EXERCISE INPUT >>
● ● ●

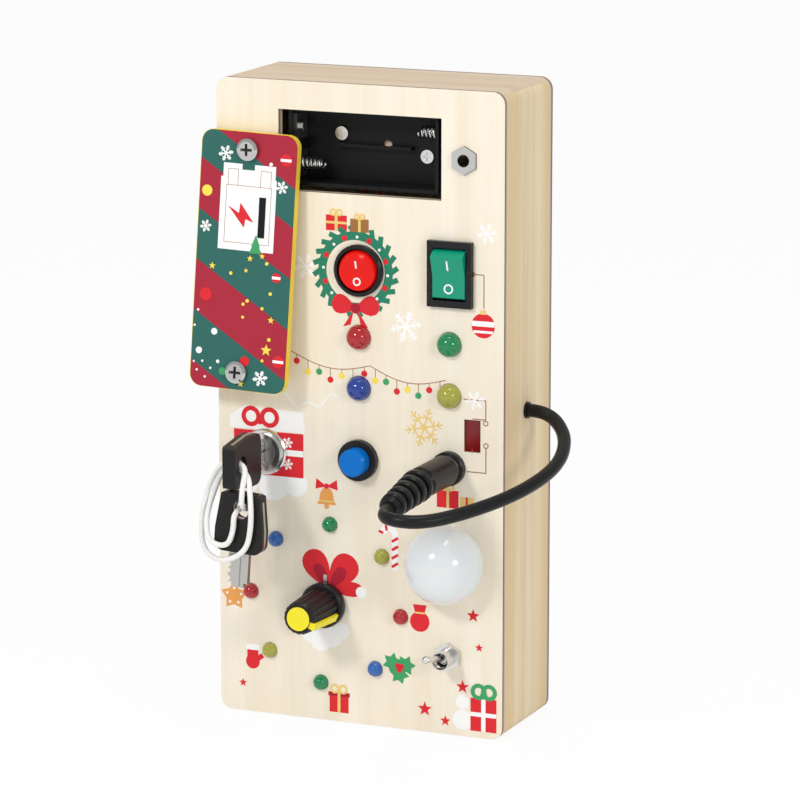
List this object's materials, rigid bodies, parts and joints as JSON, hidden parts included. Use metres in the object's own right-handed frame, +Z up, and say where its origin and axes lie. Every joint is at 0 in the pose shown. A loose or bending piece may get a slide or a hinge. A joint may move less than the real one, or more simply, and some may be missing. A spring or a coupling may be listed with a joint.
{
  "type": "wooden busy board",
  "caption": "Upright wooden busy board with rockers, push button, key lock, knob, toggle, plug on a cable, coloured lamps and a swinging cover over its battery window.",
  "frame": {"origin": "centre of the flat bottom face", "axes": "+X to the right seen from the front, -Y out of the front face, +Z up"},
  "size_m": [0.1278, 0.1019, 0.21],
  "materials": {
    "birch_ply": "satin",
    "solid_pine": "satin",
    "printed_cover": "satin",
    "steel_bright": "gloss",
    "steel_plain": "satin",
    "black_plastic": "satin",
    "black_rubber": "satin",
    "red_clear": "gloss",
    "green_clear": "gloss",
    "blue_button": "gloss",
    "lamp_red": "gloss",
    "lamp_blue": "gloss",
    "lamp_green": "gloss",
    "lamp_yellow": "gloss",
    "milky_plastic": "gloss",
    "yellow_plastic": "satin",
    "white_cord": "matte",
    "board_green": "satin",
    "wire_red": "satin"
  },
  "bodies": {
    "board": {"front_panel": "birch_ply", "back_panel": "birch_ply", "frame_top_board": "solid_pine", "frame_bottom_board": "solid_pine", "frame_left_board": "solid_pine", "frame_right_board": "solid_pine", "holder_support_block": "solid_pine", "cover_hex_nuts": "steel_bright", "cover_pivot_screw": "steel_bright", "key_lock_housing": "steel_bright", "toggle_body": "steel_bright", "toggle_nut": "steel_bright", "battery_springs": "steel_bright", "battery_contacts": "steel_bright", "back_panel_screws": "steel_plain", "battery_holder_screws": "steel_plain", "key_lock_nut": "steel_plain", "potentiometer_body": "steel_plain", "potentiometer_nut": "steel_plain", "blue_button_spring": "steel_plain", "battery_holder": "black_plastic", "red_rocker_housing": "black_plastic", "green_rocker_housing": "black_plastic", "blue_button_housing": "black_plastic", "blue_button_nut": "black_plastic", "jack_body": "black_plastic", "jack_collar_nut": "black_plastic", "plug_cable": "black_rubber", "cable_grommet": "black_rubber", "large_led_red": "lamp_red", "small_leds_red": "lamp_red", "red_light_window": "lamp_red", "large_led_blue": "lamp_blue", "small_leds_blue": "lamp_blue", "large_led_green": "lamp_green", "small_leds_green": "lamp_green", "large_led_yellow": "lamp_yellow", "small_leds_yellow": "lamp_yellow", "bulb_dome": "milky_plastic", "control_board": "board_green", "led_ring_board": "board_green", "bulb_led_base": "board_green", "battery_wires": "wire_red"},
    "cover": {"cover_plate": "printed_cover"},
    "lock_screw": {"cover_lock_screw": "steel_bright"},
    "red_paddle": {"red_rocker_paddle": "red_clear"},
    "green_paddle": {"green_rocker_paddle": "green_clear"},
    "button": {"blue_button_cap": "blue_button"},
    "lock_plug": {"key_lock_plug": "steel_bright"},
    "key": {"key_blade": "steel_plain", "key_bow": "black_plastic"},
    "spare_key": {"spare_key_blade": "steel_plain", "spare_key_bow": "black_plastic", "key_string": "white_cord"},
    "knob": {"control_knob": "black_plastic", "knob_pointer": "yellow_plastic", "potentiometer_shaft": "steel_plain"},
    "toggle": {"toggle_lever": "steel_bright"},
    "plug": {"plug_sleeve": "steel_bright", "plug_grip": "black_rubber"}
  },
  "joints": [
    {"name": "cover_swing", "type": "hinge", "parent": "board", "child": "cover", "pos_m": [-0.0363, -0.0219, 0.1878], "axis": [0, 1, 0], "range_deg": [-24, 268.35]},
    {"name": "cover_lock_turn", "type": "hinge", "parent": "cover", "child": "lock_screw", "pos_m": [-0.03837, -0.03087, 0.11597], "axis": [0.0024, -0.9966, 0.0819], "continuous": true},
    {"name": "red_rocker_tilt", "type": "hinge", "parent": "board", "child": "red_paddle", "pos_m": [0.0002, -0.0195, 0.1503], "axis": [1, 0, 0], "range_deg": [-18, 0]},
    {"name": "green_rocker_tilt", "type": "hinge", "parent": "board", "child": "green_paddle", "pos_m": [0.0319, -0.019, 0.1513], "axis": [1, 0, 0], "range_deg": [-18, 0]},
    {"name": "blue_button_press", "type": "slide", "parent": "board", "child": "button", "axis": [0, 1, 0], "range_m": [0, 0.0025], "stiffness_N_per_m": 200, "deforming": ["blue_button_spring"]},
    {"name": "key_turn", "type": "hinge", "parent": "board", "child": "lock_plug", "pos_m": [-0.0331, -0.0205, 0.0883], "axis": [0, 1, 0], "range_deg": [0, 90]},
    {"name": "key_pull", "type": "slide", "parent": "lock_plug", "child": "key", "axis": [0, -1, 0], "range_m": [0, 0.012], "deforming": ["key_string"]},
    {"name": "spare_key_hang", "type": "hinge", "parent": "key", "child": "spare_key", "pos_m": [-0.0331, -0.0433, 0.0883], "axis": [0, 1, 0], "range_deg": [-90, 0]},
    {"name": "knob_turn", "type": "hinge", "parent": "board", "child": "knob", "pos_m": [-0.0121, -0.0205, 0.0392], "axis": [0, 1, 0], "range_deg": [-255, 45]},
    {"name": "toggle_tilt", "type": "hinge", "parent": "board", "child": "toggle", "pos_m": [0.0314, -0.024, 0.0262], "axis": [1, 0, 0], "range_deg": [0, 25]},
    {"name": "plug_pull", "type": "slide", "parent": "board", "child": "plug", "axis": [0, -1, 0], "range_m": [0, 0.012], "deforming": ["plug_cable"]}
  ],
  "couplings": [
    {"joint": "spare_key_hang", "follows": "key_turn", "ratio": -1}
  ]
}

● ● ●

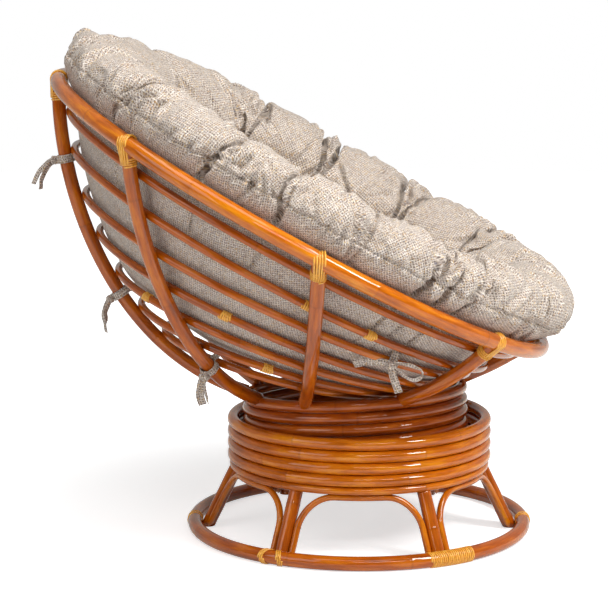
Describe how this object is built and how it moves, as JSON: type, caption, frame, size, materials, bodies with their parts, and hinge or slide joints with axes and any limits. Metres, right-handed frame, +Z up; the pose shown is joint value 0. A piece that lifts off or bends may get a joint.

● ● ●

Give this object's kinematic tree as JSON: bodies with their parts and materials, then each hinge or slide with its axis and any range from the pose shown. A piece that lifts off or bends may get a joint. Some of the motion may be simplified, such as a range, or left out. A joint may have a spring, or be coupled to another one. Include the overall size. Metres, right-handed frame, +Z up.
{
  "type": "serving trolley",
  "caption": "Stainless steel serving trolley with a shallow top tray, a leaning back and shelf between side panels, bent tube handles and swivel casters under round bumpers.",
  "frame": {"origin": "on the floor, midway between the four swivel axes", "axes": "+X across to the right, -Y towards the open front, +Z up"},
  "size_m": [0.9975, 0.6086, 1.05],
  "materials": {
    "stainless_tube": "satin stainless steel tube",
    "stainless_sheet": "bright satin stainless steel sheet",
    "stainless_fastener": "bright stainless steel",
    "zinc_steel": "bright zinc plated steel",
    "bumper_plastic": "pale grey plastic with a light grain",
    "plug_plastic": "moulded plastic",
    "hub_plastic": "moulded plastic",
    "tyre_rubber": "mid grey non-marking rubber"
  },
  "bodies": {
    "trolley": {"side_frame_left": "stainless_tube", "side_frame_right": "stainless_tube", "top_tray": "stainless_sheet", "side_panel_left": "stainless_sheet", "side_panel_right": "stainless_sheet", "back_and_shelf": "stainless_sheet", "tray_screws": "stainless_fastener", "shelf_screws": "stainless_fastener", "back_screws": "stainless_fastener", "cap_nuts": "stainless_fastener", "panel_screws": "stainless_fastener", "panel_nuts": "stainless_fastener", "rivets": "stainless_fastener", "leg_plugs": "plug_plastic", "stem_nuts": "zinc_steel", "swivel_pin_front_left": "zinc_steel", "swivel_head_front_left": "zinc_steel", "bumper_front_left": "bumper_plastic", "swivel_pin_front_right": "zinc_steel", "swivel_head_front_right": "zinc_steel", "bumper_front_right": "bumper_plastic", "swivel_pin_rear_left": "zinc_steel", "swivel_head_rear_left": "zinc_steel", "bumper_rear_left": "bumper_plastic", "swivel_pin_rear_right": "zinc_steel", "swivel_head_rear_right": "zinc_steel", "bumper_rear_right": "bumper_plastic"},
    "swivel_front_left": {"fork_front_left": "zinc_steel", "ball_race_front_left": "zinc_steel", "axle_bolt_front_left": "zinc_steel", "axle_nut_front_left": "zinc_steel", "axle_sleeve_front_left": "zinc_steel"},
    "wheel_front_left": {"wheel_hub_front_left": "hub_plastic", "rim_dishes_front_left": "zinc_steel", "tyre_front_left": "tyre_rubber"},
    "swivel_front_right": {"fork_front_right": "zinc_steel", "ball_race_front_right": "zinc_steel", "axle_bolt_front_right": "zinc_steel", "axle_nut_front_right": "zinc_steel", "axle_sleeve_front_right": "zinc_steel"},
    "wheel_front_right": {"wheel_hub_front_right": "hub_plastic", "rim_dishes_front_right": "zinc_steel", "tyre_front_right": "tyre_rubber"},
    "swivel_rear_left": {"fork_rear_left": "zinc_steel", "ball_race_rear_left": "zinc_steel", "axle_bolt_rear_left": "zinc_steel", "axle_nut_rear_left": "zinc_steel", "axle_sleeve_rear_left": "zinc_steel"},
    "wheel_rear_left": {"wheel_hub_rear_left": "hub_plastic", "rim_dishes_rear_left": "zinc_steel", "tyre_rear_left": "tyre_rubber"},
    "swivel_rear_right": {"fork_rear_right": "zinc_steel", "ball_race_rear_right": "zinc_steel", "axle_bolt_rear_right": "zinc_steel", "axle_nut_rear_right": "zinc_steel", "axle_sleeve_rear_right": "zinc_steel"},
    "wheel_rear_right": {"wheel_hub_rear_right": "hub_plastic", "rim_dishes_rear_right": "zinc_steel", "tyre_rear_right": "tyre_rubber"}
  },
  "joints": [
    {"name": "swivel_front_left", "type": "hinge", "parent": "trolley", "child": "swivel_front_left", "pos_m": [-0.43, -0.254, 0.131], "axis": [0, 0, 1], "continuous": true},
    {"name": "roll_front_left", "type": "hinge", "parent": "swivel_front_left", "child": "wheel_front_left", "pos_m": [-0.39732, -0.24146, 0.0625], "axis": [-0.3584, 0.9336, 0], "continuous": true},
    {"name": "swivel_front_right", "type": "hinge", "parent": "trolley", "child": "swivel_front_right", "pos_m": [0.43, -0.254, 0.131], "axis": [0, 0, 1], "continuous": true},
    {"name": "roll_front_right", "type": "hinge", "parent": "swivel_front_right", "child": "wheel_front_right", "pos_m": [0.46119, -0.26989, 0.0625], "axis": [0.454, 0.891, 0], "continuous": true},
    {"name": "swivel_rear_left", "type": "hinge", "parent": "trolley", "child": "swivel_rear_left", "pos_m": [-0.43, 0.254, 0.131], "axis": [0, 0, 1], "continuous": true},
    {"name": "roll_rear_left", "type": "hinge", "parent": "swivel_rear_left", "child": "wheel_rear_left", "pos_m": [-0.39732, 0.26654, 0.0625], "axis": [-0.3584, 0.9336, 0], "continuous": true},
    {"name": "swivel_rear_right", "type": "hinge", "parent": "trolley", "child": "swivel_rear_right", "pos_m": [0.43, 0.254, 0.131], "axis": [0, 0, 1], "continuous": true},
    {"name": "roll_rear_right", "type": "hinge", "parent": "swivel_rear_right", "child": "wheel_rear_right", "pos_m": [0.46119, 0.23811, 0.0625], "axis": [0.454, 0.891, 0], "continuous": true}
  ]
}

● ● ●

WORK REQUIRED >> Show all lines in the entries above where the word "shown" appears.

ANSWER TO THE PROBLEM >>
List this object's materials, rigid bodies, parts and joints as JSON, hidden parts included. Use metres in the object's own right-handed frame, +Z up, and say where its origin and axes lie. Every joint is at 0 in the pose shown. A loose or bending piece may get a slide or a hinge. A joint may move less than the real one, or more simply, and some may be missing. A spring or a coupling may be listed with a joint.
Describe how this object is built and how it moves, as JSON: type, caption, frame, size, materials, bodies with their parts, and hinge or slide joints with axes and any limits. Metres, right-handed frame, +Z up; the pose shown is joint value 0. A piece that lifts off or bends may get a joint.
Give this object's kinematic tree as JSON: bodies with their parts and materials, then each hinge or slide with its axis and any range from the pose shown. A piece that lifts off or bends may get a joint. Some of the motion may be simplified, such as a range, or left out. A joint may have a spring, or be coupled to another one. Include the overall size. Metres, right-handed frame, +Z up.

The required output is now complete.